The Bombshell Announcement
Behind Geesink's glorious victory against Japanese judo, there was a Japanese trainer.
Born in 1912. Graduates Kyoto Budo Senmon Gakkou(Busen) in 1938. Becomes an assistant professor at Kochi High School in the same year, and flies to Shanghai Toa Dobunshoin University in 1940. Stays in Shikoku after WWII for a while, until he flies to France in 1953. He currently runs a dojo in Bordeaux. As the director of arts of the Dutch Judo Federation, he trains Geesink with 6 Dan. 7 Dan in Judo.
|Japanese Judo in Danger|
Tokyo Olympic games are coming up next October. Left with only 600 more
days, how has Japan improved as the motherland of Judo?
There is no way for anyone to think that Japan is invincible. Japan's panic after the Third World Championships in Paris must have been an awful sight for the foreigners.
Even I, who was in Holland at the time, was easily able to imagine the scene of confusion.
Japan said that they needed to concentrate more on ground tactics, and that power overwhelmed technique to rationalize the loss.
However, this reasoning is not acceptable. Isn't power part of technique? Although power is not technique itself, but power is a necessary factor in optimizing one's technique.

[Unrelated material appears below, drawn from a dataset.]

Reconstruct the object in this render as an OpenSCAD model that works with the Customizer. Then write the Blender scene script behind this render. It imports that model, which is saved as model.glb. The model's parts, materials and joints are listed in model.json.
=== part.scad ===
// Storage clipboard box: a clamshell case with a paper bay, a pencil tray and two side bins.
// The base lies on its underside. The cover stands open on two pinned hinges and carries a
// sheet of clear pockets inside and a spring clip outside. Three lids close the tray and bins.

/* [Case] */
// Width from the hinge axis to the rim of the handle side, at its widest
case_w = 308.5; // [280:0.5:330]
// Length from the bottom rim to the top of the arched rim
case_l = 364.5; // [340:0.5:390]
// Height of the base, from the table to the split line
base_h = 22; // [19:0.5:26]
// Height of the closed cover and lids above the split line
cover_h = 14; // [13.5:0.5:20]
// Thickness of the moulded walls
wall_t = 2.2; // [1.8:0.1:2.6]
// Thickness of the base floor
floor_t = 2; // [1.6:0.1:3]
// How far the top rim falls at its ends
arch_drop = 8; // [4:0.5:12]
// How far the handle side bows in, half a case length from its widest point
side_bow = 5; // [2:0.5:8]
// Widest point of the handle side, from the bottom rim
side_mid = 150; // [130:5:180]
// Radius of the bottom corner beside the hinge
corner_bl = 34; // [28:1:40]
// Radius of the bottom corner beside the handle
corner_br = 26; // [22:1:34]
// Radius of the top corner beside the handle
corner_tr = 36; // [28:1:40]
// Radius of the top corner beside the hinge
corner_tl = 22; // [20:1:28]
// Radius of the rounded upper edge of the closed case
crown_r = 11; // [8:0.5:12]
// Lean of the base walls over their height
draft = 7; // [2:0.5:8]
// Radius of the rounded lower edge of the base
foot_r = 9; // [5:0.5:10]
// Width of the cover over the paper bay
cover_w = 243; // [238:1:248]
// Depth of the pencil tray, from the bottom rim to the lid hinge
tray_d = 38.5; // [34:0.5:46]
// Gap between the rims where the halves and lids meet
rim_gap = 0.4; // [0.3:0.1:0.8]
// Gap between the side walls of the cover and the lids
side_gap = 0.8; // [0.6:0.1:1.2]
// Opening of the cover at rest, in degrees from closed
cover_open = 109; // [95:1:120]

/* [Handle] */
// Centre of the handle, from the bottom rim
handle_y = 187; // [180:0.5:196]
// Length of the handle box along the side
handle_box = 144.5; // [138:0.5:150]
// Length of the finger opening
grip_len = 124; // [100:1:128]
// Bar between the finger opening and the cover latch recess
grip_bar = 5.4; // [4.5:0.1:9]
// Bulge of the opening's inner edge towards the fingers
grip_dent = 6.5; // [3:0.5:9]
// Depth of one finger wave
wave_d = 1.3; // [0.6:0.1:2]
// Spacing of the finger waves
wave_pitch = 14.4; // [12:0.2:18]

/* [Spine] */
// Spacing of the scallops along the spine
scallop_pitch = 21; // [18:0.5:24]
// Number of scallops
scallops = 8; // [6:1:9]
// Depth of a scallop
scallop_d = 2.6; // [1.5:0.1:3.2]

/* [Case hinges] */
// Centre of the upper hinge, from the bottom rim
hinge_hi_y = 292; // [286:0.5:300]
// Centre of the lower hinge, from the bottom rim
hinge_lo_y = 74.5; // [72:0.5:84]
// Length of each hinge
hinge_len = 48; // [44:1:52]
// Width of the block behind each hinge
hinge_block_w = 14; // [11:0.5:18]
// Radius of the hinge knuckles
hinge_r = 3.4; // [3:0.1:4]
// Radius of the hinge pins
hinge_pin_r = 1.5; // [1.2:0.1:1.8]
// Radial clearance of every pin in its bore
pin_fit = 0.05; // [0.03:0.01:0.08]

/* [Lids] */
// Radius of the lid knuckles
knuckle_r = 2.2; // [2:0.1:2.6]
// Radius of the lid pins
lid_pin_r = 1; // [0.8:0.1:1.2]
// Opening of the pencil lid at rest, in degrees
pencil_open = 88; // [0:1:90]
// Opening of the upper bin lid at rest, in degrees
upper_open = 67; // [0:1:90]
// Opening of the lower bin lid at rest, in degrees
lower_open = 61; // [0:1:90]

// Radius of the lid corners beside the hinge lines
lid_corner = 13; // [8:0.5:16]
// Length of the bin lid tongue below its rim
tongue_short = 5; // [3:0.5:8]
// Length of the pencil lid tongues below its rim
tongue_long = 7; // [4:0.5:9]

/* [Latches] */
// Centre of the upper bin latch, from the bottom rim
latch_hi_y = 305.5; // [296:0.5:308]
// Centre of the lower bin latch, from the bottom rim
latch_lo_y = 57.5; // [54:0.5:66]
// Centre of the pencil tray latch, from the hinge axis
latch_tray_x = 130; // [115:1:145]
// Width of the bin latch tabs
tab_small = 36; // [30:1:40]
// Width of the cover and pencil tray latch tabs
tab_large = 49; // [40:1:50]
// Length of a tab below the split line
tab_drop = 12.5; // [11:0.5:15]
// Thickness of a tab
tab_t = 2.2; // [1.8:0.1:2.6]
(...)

To optimize technique(physically and geometrically), is it essential for one to have a strong mind and body(muscular strength and speed). The training which I made Geesink go through was always done in that manner, to realize which muscle(s) are necessary to fight.
It is not a coincidence, but rather inevitable for Geesink to win. The comment that power overwhelmed technique is invalid whatsoever.
There is no problem if someone from the public thinks that way. However, it is great trouble when the leaders of Japanese judo say that to evade responsibility.
There are two wishes that I have.
One is for the leaders to admit the loss and accept the responsibility.
And the other is for Japanese judo to go through a reform, in which men with abilities lead the organization.
Without these, Japan is in danger for the Tokyo Olympics. If Japan loses in front of the whole world, judo will not be a Japanese specialty anymore.